I began to miss my > 1 mouse buttons. I tried holding the mouse button down, I tried double-clicking, I tried everything and had to figure out the mac-way of doing things without a second or third mouse button. I'm sure that I could hook up an external USB mouse, but I wanted to do things the 'mac' way, so I worked without it. Also, I'm used to tapping the touchpad for a left-click. I dont know how many times I tried that and waited for something to happen ... :)

Saturday night, I tried to download the xcode and iphone SDK (2 GB). It was a normal HTTP download from the Apple site but the transfer failed twice (not sure if it was the wireless connection, or the web server or what, so I don't really blame the mac or safari). I tried it with wget on linux and it downloaded great the first time, so I copied it to the mac over scp (which was standard on the mac) and I was good-to-go. I tried a torrent client - tomato torrent was the first hit on google for "torrent mac", so I downloaded it, and it pretty much sucks and never made one connection nor downloaded anything at all.

Sunday night, I installed the Xcode stuff and tried out some of my code that I am writing on linux. CVS worked great, but I couldn't compile something I was writing that needed PCRE (perl-compatible regular expressions) and I wasn't quite sure how to install it, so I went on to a different set of source code that I am working on. It's a multi-threaded application that uses pthreads. It compiled fine, but when ran, anything over 10 threads, it would hang. Using 10 threads, it ran fine. My perl scripts ran fine without having to install any CPAN modules at all.

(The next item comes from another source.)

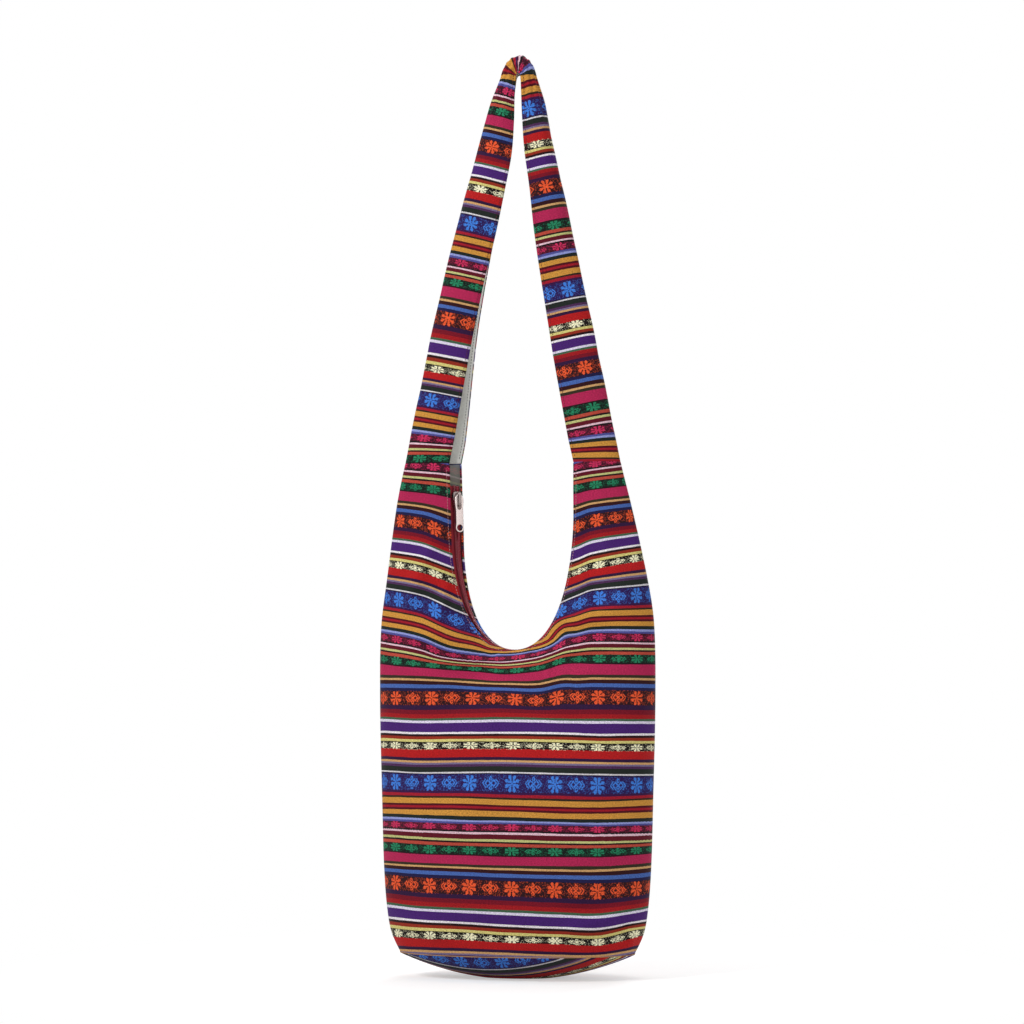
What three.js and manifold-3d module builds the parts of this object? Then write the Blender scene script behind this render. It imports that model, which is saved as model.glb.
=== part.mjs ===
// A soft sling bag of striped woven cloth. It hangs by its strap, and its stuffed base just touches
// the ground. Front and back are one piece of cloth each, cut as a body with two horns. They are
// joined by a zip round a deep U-shaped mouth, by a seam down each side and by an oval base. The
// strap is sewn to the tops of the horns and lies folded lengthwise, with a plain lining inside.
// Millimetres, +Z up, front towards -Y, origin under the middle of the base.

import * as THREE from "three";
import Module from "manifold-3d";
import { mergeVertices } from "three/addons/utils/BufferGeometryUtils.js";

const wasm = await Module();
wasm.setup();

// Driving dimensions
const bodyWidth = 302;
const bodyDepth = 134;
const baseSeamHeight = 27;
const mouthBottom = 353;
const hornTop = 557;
const mouthHalfWidth = 66;
const archHeight = 980;
const archRadius = 22;
const clothThickness = 1.6;
const strapLayer = 1.2;
const sewnGap = 0.35;
const sideSeamGap = 0.9;

// Body shape: [share of the way from the base seam to the horn top, change from the widest place]
const sideProfile = [
  [0, -19], [0.062, -10.5], [0.157, -5.5], [0.326, -2.5], [0.515, 0],
  [0.666, -1], [0.76, -7.5], [0.911, -21.5], [1, -32],
];
const depthProfile = [
  [0, -6], [0.14, 0], [0.42, -2], [0.61, -14], [0.76, -30], [0.91, -46], [1, -52],
];
const hornSway = -5;
const hornSwayStart = 0.7;
const foldRadius = 3.7;
const fillLength = 62;
const hornFade = 60;
const baseFlatShare = 0.3;
const baseRimShare = 0.985;

// Mouth and zip
const leftStraight = 87;
const rightStraight = 62;
const leftLean = -2.6;
const mouthCentre = -2;
const mouthRightInset = 1.2;
const mouthCurve = { leftReach: -45, rightReach: 42, leftEase: 2, rightEase: -1.8 };
const zipEndBelowHorn = 24;
const zipTurn = [[0, 42], [0.2, 42], [0.45, 8], [0.55, 0], [0.8, 8], [1, 8]];
const coilInner = 0.75;
const coilOuter = 3.5;
const coilHalfHeight = 1.2;
const tapeThickness = 0.8;
const tapeLap = 5;
const tapeBend = 2.5;
const hemGap = 2.5;
const zipHalfGap = coilOuter + tapeBend + hemGap;

// Slider and pull, in the zip's own frame: X across the zip, -Y outwards, Z up the track
const sliderLength = 19;
const sliderWall = 1.6;
const sliderTailWall = 0.45;
const sliderPlate = 1.6;
const sliderLowerPlate = 1.28;
const sliderBelowZipEnd = 16;
const sliderClearance = 0.4;
const sliderCorner = 2;
const wedgeThickness = 0.8;
const wedgeLength = 6;
const bridgeWidth = 2.4;
const bridgeBar = 1.3;
const bridgeFoot = -6.5;
const bridgeHead = 8.5;
const pullHinge = 4.9;
const pullTwist = -9;
const pullThickness = 1.6;
const pullBar = 1.8;
const pullLength = 40;
const pullEndRadius = 5;
const pullHole = 3.4;
const pullLoopHalfWidth = 5.4;
const pullWaistHalfWidth = 4.3;
const windowHalfWidth = 2.6;
const windowLength = 14.2;
const pullShoulder = -6;
const pullWaist = -17;
const pullEndNeck = 4;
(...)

Now, before all of you mac people start responding about how stupid I am or how easy it is to solve my problems. Let me explain. I didn't have days to figure things out. I just wanted a good taste of a mac and overall, I was very impressed. Some things very good. Some things not quite as good, some things a little weird and different. I'm sure that if I spent more than 60-ish hours (only about 5 actual hours) with a Mac and OS X, I'd probably figure things out and everything would be great. I would love to do some iphone development and would love to really learn to make this nice laptop really sing, but I have to return this machine to its rightful owner tomorrow morning and I'll be returning to my Ubuntu 9.04 box on my quad-core 4GB PC box. :)

I like linux and I like the mac, but being a little linux-biased, I think that more linux people should taste the macintosh experience a little bit and bring some of the mac flavor over to the linux side. Personally, I think that Windows is a lost cause and Mac and Linux are the way of the future. If anyone at Apple is reading this and wants to send me a free MacBook Pro, I'd love to use it as my primary machine every day, but if I were to spend my own hard earned money on a laptop today, I'd spend $500-$800 on an HP or Acer. I just can't justify $2k on a laptop no matter how nice it is. I don't think that I'd really go the hacintosh route mainly because it makes me feel dirty. :)

I never really figured out if there was a package manager or something else like apt or yum on linux. Is there?

Comments

Us Mac users don't usually

Us Mac users don't usually have to hunt for applications because we use QuickSilver! Alt-space and then type first couple letters of the application. For those that I do have to hunt, I have the applications folder in the dock.

Right click is easy to set up in the system preferences (I come from PC as well).

Bittorrent client of choice is Transmission.

Also, it's $1k for a base model, which I use as my main machine as a developer.

Hey Steve If you are looking

Hey Steve

If you are looking for a package management system ALA dpkg or rpm, you need to try MacPorts (http://www.macports.org/). It has a wide selection of GNU type software and does the trick nicely in most cases.

Otherwise its time to get down and dirty with the Makefiles and fix whatever is broken, but those cases are few and far between these days thank god :)

HTH

Jamie

Damn, "iTunes is *way* faster

Damn, "iTunes is *way* faster on a mac than on windows".

It must be really slow on Windows. My GF has a macbook and I found iTunes on that to be a awful piece of software, very slow, unresponsive GUI.

I feel really sorry for iPod owners with Windows.

GTKPOD rocks!

Package manager: sort of.

Package manager: sort of. You can get (most) unix utilities using Mac Ports. Once that's installed, you can install a package by "sudo port install foo" to install package foo. There's no package manager as nice as synaptic in that it's basically only for X11 and command line stuff. Mac-specific applications need to be installed separately.

Right-clicking: you can use multitouch gestures. Two fingers tapping on the trackpad yields a right-click if you have tap-to-click enabled. Otherwise, holding two fingers on the trackpad and clicking yields a right-click. Holding two fingers and moving them causes the screen to scroll no matter where your fingers are on the trackpad. It's annoying and stupid, I know.

You can get used macbooks for relatively cheap. My two-year old macbook pro seems just fine for everything I've wanted to use it for, though it does seem to get much hotter than my wife's dell.